LB: How did you start working with newspapers?
JM: Between 1996 and 1997, I was in Europe. When I arrived in England, I was convinced that I would learn English, and I started reading books and newspapers in English. Then I began to notice the news of murders and police; they kept drawing my attention and so I gathered them. With that material, I made the version “Música Incidental” (“Incidental Music”), which is now exhibited as part of the permanent collection at the Tate Modern in London.
LB: And you started to put together other texts like the obituaries.
JM: Something happens that is not only the text, but the relationship between that text and the medium. The newspaper is waste material, you read a piece of news and the newspaper is already old, so you throw it away.
LB: You take the discarded material and transform it into a museum piece.
JM: I think there is a common thread in all my work: this transformation of the marginal or what is discarded, just as I used wood and metal at the beginning. The stories I take from the newspapers are also disposable because they are stories that one reads and immediately afterwards forgets. In crime news, there are several phrases that are repeated, like “a pool of blood.”

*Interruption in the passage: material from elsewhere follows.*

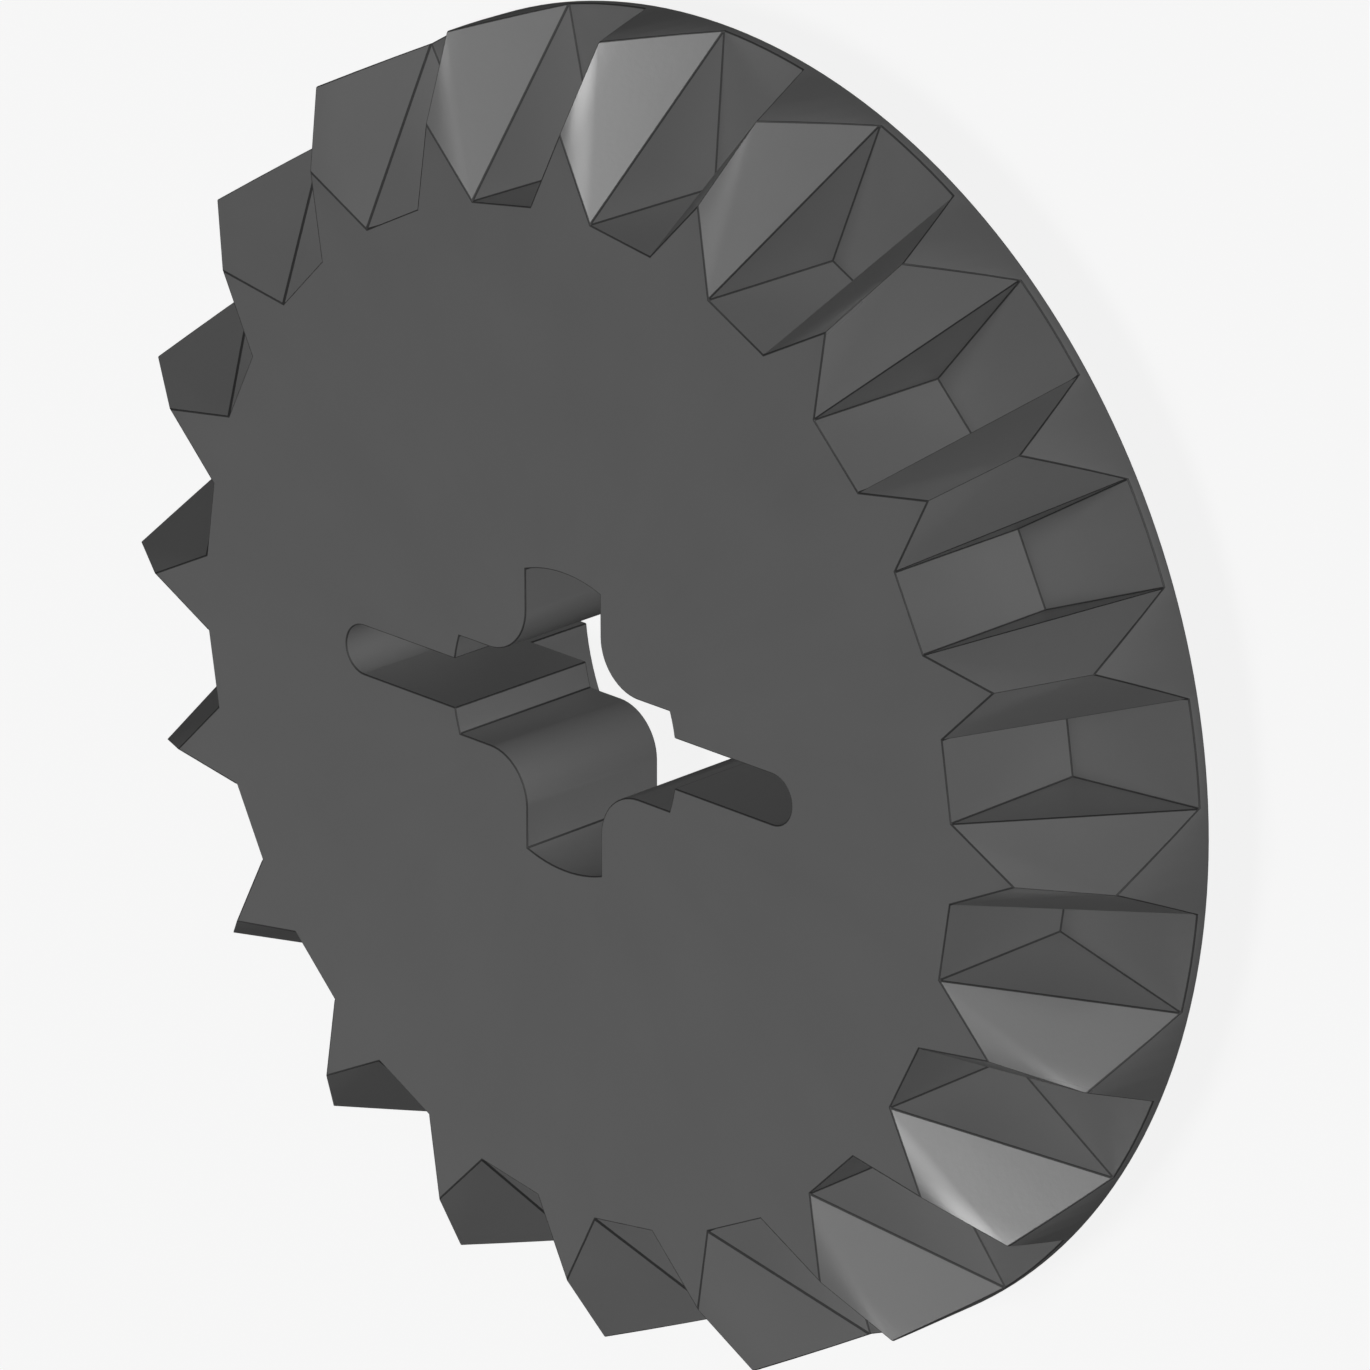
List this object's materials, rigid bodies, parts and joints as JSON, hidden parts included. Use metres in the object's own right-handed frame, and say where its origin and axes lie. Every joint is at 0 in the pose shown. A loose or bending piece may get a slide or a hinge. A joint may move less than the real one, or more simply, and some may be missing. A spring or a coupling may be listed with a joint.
{
  "type": "bevel gear",
  "caption": "Flat moulded plastic bevel gear with ridge-shaped teeth around a thin disc, a cross-shaped shaft hole with a narrow slot across it, and a low round hub on the back.",
  "frame": {"origin": "on the shaft axis, in the plane of the hub's end face, which is the lowest face as the gear lies on its hub", "axes": "+Z along the shaft axis, out of the front face with the teeth; +X along the narrow slot; +Y across it"},
  "size_m": [0.021, 0.021, 0.004],
  "materials": {
    "gear_plastic": "fine satin moulded surface"
  },
  "bodies": {
    "root": {"bevel_gear": "gear_plastic"}
  },
  "joints": []
}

LB: You use the figure of the double a lot, I mean, parallel lives and Doppelgänger.
JM: The word “doppelgänger” refers to the idea of the double, and the myth that if you find your double, you die. It is a romantic idea. There’s a text by Poe about that.
LB: Yours is romantic conceptual art.
JM: I’d relativize that a little bit. I use materials that are from conceptual art, but my approach is romantic.
LB: There is an aspect of conceptual art that considers a project to be a work of art.
JM: I don’t agree. The project of a work is a project. The work is the materialization of that project.